The visit follows Russian attacks in Ukraine that killed nine people Sept. 19, according to Reuters. In Lviv, a drone strike set on fire several industrial warehouses, including a warehouse used by the Catholic charity Caritas-Spes to store humanitarian aid.

The secretary general of Caritas Internationalis, Alistair Dutton, said the attack destroyed more than 330 tons of humanitarian aid for Ukrainians.

“The mission’s employees were unharmed,” the head of Caritas-Spes Ukraine, Father Vyacheslav Grynevych, said, “but the warehouse with everything inside burned to the ground including food, hygiene kits, generators, and clothes.” 

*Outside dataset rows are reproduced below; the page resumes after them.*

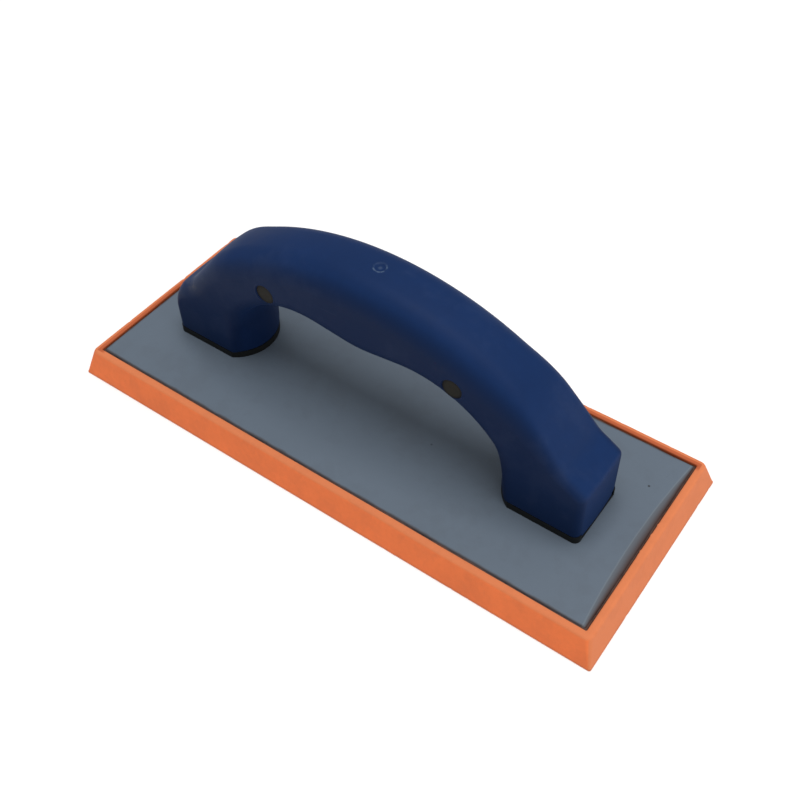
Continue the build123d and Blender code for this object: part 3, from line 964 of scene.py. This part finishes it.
def core_black():
    """Brown-black moulded plastic, dustier on the bosses that show in the windows, with painted shade round
    their rims.
    """
    material, tree, shader = new_material("core_black", Specular_IOR_Level=0.12)
    body = use_group(tree, MOTTLE, Colour=CORE_BLACK, Size_mm=6.0, Amount=0.14)
    scuffs = use_group(tree, SCUFFS, Size_mm=3.0, Coverage=0.6, Streak=0.6)
    x, _, z = split_place(tree)
    above_foot = ramp(tree, z, PLATE_TOP + 12, PLATE_TOP + 20)
    colour = tint(tree, body["Colour"], BOSS_BROWN, above_foot)
    colour = tint(tree, colour, CORE_DUST, scuffs["Patches"], plus(tree, 0.04, times(tree, above_foot, 0.1)))
    from_middle = distance(tree, minus(tree, either_way(tree, x), WINDOW_X), minus(tree, z, WINDOW_Z))
    # painted shade round each boss, where the window's wall shades it
    boss_rim_shade = times(tree, above_foot, ramp(tree, from_middle, WINDOW_RADIUS - 1.2, WINDOW_RADIUS - 0.4))
    colour = tint(tree, colour, BOSS_RIM_SHADE, boss_rim_shade, 0.8)
    grain = use_group(tree, GRAIN, Grain_mm=0.4, Pits_mm=1.5, Pit_depth=0.1)
    dress(tree, shader, colour, mottled_roughness(tree, body, 0.42, 0.25), grain, depth_mm=0.05, strength=0.4)
    return material


# ---------------------------------------------------------------- finishes of the bond and the fasteners
ADHESIVE = (0.03, 0.0135, 0.0095, 1)
ADHESIVE_SKIN = (0.13, 0.05, 0.03, 1)
ZINC = (0.6, 0.6, 0.56, 1)
ZINC_RUBBED = (0.8, 0.8, 0.78, 1)


def adhesive_brown():
    """Dried contact adhesive: dark red-brown, lumpy, with a dull skin."""
    material, tree, shader = new_material("adhesive_brown", Specular_IOR_Level=0.4)
    body = use_group(tree, MOTTLE, Colour=ADHESIVE, Size_mm=4.0, Amount=0.2)
    scuffs = use_group(tree, SCUFFS, Size_mm=2.5, Coverage=0.55, Streak=0.0)
    colour = tint(tree, body["Colour"], ADHESIVE_SKIN, scuffs["Patches"], 0.3)
    grain = use_group(tree, GRAIN, Grain_mm=0.5, Pits_mm=1.2, Pit_depth=0.5)
    dress(tree, shader, colour, mottled_roughness(tree, body, 0.45, 0.3), grain, depth_mm=0.15, strength=0.6)
    return material


def zinc_plate():
    """Bright zinc plating with a faint yellow cast and dull patches."""
    material, tree, shader = new_material("zinc_plate", Metallic=1.0)
    body = use_group(tree, MOTTLE, Colour=ZINC, Size_mm=1.5, Amount=0.12)
    wear = use_group(tree, WEAR, From=0.52, To=0.6, Break_mm=0.8)
    colour = tint(tree, body["Colour"], ZINC_RUBBED, wear["Edges"], 0.5)
    grain = use_group(tree, GRAIN, Grain_mm=0.25, Pits_mm=0.9, Pit_depth=0.2)
    dress(tree, shader, colour, mottled_roughness(tree, body, 0.26, 0.22), grain, depth_mm=0.02, strength=0.3)
    return material


def finish_nodes(material, names):
    """Gives CAD nodes that keep their own shape a finish."""
    for name in names:
        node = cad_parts[name]
        node.data.materials.clear()
        node.data.materials.append(material)


# ================================================================ studio
CAMERA_PLACE = np.array([169.9, -212.8, 320.2])
CAMERA_AIM = np.array([-2.1, 14.1, 0.0])
CAMERA_ROLL = -1.88
CAMERA_LENS = 47.18
WORLD_STRENGTH = 0.55
FLOOR_REACH = 4.0                    # metres
FLOOR_WHITE = (0.9, 0.9, 0.9, 1)


def make_camera():
    data = bpy.data.cameras.new("camera")
    data.lens, data.sensor_width = CAMERA_LENS, 36.0
    data.clip_start, data.clip_end = 0.01, 20
    camera = bpy.data.objects.new("camera", data)
    bpy.context.scene.collection.objects.link(camera)
    camera.location = Vector(CAMERA_PLACE * MM)
    aim = Vector(CAMERA_AIM - CAMERA_PLACE).to_track_quat("-Z", "Y")
    camera.rotation_mode = "QUATERNION"
    camera.rotation_quaternion = aim @ Quaternion((0, 0, 1), math.radians(CAMERA_ROLL))
    bpy.context.scene.camera = camera


def add_light(name, place, size, power):
    """A square soft light that faces the float."""
    data = bpy.data.lights.new(name, "AREA")
    data.size, data.energy = size, power
    light = bpy.data.objects.new(name, data)
    light.location = place
    light.rotation_euler = (-Vector(place)).to_track_quat("-Z", "Y").to_euler()
    bpy.context.scene.collection.objects.link(light)


def make_floor():
    mesh = bpy.data.meshes.new("floor")
    mesh.from_pydata([(x * FLOOR_REACH, y * FLOOR_REACH, 0) for x, y in CORNERS], [], [(0, 1, 2, 3)])
    material, tree, shader = new_material("floor_white", Roughness=0.9, Specular_IOR_Level=0.1)
    tone = use_group(tree, MOTTLE, Colour=FLOOR_WHITE, Size_mm=300.0, Amount=0.004)
    feed(tree, tone["Colour"], shader.inputs["Base Color"])
    mesh.materials.append(material)
    floor = bpy.data.objects.new("floor", mesh)
    bpy.context.scene.collection.objects.link(floor)


def make_studio():
    world = bpy.data.worlds.new("studio")
    world.use_nodes = True
    backdrop = world.node_tree.nodes["Background"]
    backdrop.inputs["Color"].default_value = (1, 1, 1, 1)
    backdrop.inputs["Strength"].default_value = WORLD_STRENGTH
    bpy.context.scene.world = world
    add_light("overhead_softbox", (0.08, 0.0, 1.6), size=1.0, power=19)
    add_light("heel_side_fill", (1.7, 0.1, 0.5), size=1.0, power=8)
    make_floor()
    view = bpy.context.scene.view_settings
    view.view_transform, view.look = "Standard", "None"


# ================================================================ the float
make_camera()
make_studio()
make_pad(pad_orange())
make_adhesive(adhesive_brown())
make_grip(grip_navy())
finish_nodes(plate_grey(), ["backing_plate"])
finish_nodes(core_black(), ["core_half_left", "core_half_right"])
finish_nodes(zinc_plate(), [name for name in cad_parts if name.startswith(("screw_", "washer_"))])
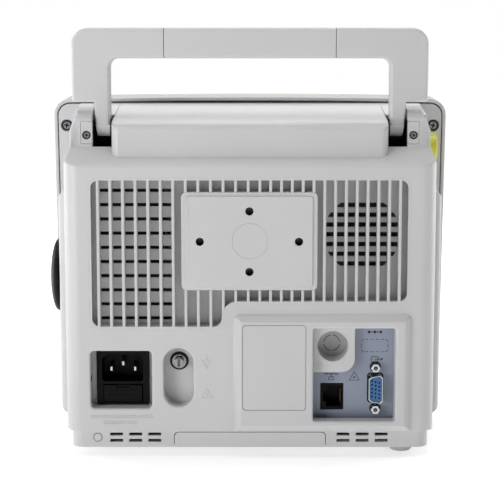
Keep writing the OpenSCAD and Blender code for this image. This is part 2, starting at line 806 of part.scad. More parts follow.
// Flat contact blade along Y with a blunt chamfered tip, centred at p in X-Z
module pin_blade(p) {
    y0 = inlet_back_y - 6;
    y1 = inlet_y - 5.2;
    intersection() {
        along_x(p[0] - 1, p[0] + 1) polygon([[y0, p[1] - 2], [y1 - 1.2, p[1] - 2], [y1, p[1] - 1.2],
            [y1, p[1] + 1.2], [y1 - 1.2, p[1] + 2], [y0, p[1] + 2]]);
        translate([0, 0, p[1] - 5]) linear_extrude(10) polygon([[p[0] - 1, y0], [p[0] + 1, y0],
            [p[0] + 1, y1 - 1.2], [p[0] + 0.6, y1], [p[0] - 0.6, y1], [p[0] - 1, y1 - 1.2]]);
    }
}
module pin_blades() {
    translate([socket_c[0], 0, socket_c[1] - 0.4])
        for (p = [[-7, -1.4], [7, -1.4], [0, 1.8]]) pin_blade(p);
}
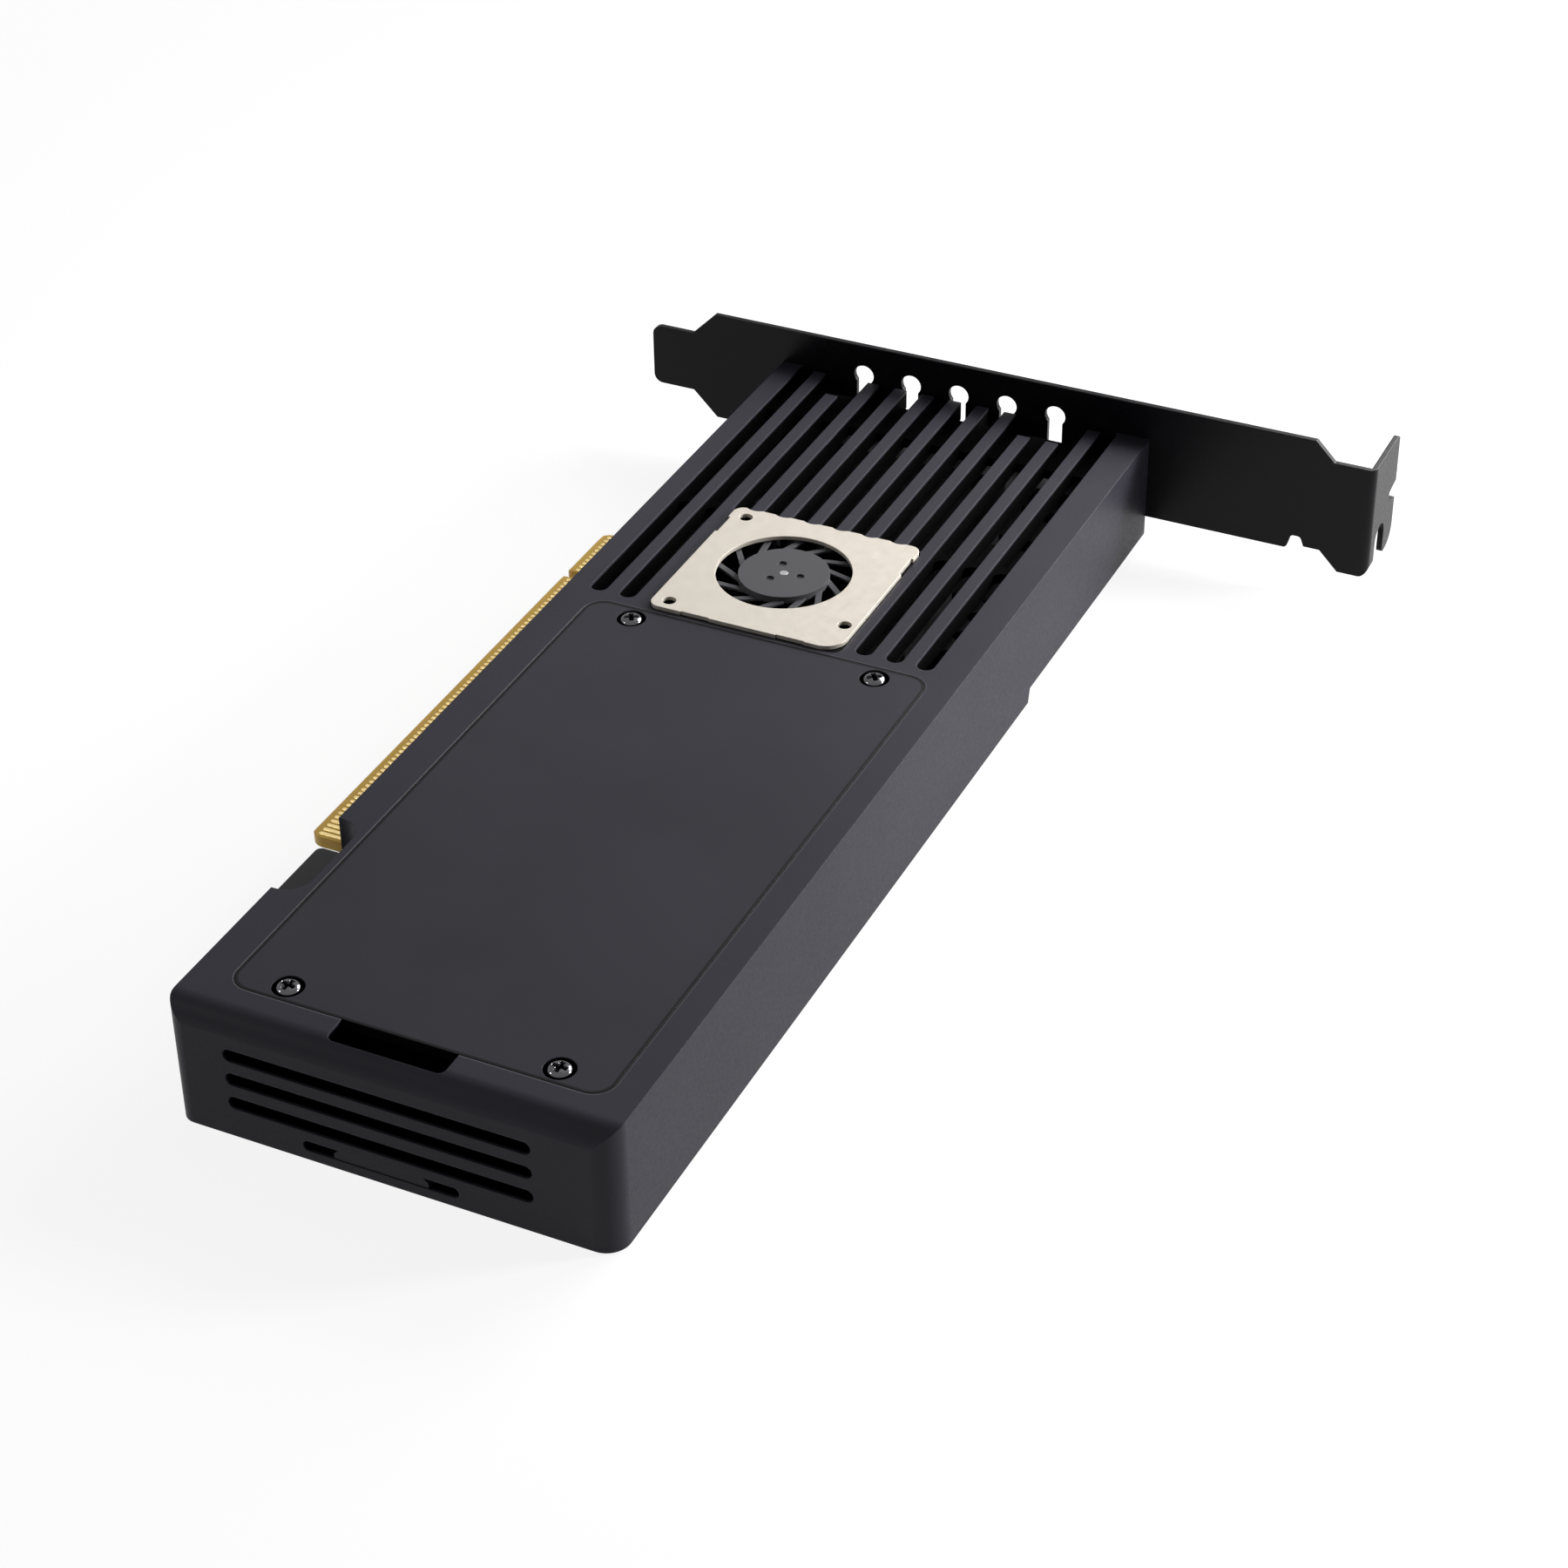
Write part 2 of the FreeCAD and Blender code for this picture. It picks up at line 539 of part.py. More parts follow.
# a slot's inner corners are rounded to just short of a half circle
ALMOST_HALF = 2.05

# ---------------------------------------------------------------- case
# One piece with roof, sides and free end. Open below and towards the bracket.
case = body("case_body")
sk = sketch(case, "case_outline", "XY", "0")
loop(sk, [("0", "0"), ("case_length", "0", "corner_small"),
          ("case_length", "case_width", "corner_round"), ("0", "case_width")])
pad(case, sk, "case_height")
doc.recompute()
sk = sketch(case, "case_inside", "XY", UNDER_ROOF)
thick_low, thick_high = f"{BAY_START} - wall", f"{BAY_END} + wall"
loop(sk, [("-wall", "wall"), (thick_low, "wall"), (thick_low, "bay_deep + wall"),
          (thick_high, "bay_deep + wall"), (thick_high, "wall"), ("case_length - wall", "wall"),
          ("case_length - wall", "case_width - wall"), ("-wall", "case_width - wall")])
cut(case, sk)
# the top edge of the free end is rounded straight across
sk = sketch(case, "nose_profile", "XZ", "-wall")
NOSE_BACK, NOSE_LOW = "case_length - nose_round - wall", "case_height - nose_round - wall"
loop(sk, [(NOSE_BACK, "case_height"), ("case_length", "case_height", "nose_round"),
          ("case_length", NOSE_LOW), ("case_length + wall", NOSE_LOW),
          ("case_length + wall", "case_height + wall"), (NOSE_BACK, "case_height + wall")])
cut(case, sk, up=True)
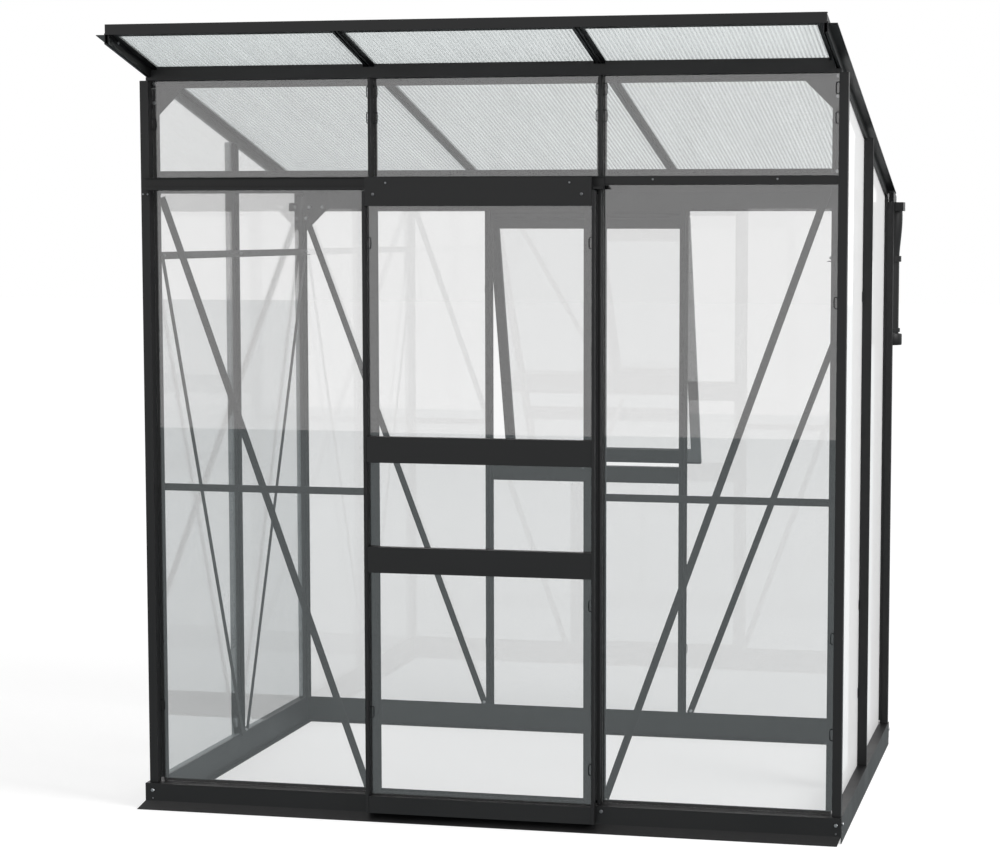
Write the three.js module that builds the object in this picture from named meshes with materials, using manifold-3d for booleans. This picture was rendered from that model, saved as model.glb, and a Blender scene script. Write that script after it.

“We will be able to calculate the final details of the losses later, as special services are currently working at the scene. We already know that 33 pallets of food packages, 10 pallets of hygiene kits and canned food, 10 pallets of generators and clothes were destroyed,” the priest said, according to a press release from Caritas Internationalis.

Dutton is in New York this week to attend the U.N. General Assembly at which Ukrainian President Volodymyr Zelenskyy spoke Tuesday.

The Caritas-Spes warehouse served as a place to store aid from other countries, including Caritas Poland, before it was transported to families in eastern Ukraine.

The Caritas-Spes warehouse has also been used as a deposit for supplies, including generators, donated to Ukraine by Pope Francis through the Vatican’s charity office.

“I am sorrowful for what happened in Lviv with the attack on the warehouse of Caritas-Spes,” Krajewski said. “They struck to destroy the possibility of helping people who are suffering.”

In a message to Cardinal Peter Turkson on Sept. 19, Pope Francis denounced “the use in contemporary warfare of so-called ‘conventional weapons,’ which should be used for defensive purposes only and not directed to civilian targets.”

The pope’s message, dated Sept. 12, was sent to the chancellor of the Pontifical Academy of Social Sciences on the occasion of a Sept. 19-20 conference on Pacem in Terris, St. John XXIII’s 1963 encyclical on peace.

“It is my hope that sustained reflection on this issue will lead to a consensus that such weapons, with their immense destructive power, will not be employed in a way that foreseeably causes ‘superfluous injury or unnecessary suffering,’ to use the words of the St. Petersburg Declaration,” Francis said.